Does the writer suppose there must be some sort of ultimate “should-particle”? How does the writer resolve cognitive dissonance in presuming that anything we should do is or should be governed entirely and exclusively by some combination of logic and material empiricism? He does not! He simply chooses to ignore the cognitive dissonance.

Why? Because he is uncomfortable with holding two seemingly inconsistent models (or dualisms) of reality in his mind at the same time. But, does ignoring the cognitive dissonance resolve it? Of course not.

The writer does well against various religiously literalistic strawmen. That is, he aptly demonstrates why we cannot empirically, literally, or consistently — but only figuratively — demonstrate any “God” who would relate to each of us as having independently separate souls or spirits that would somehow coordinate precisely with the limits of each person’s material body or brain.
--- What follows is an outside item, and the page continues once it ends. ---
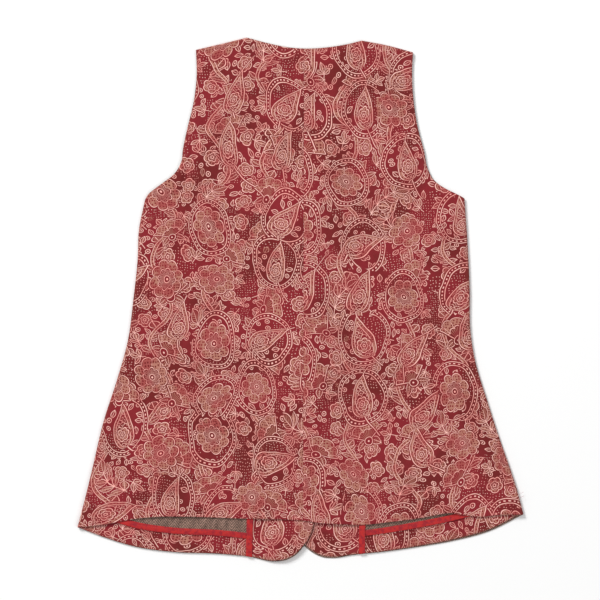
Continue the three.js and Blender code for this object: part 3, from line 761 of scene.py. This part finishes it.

But, he does not consider that “God” need not have established any system of separately independent and conscious ghosts, souls, minds, or identities.

That is, he does not consider that each separate experience of consciousness may simply be a continuously fleeting and transitioning perspective among many, of but one God. That is, each perspective of consciousness may simply seem to be a separate “I-ness,” some, depending upon locus of relative integration, more or less so than others.

Nor does the writer address logical, empirical, literal limits to empirical science. Certainly, he does not endeavor to provide any ultimate or complete, coherent, and consistent explanation for what is a gene, a particle, or a “should.” That is, he “resolves” his own cognitive dissonance only by ignoring figurative limits in our idealizations not only of religious models, but also of scientific models.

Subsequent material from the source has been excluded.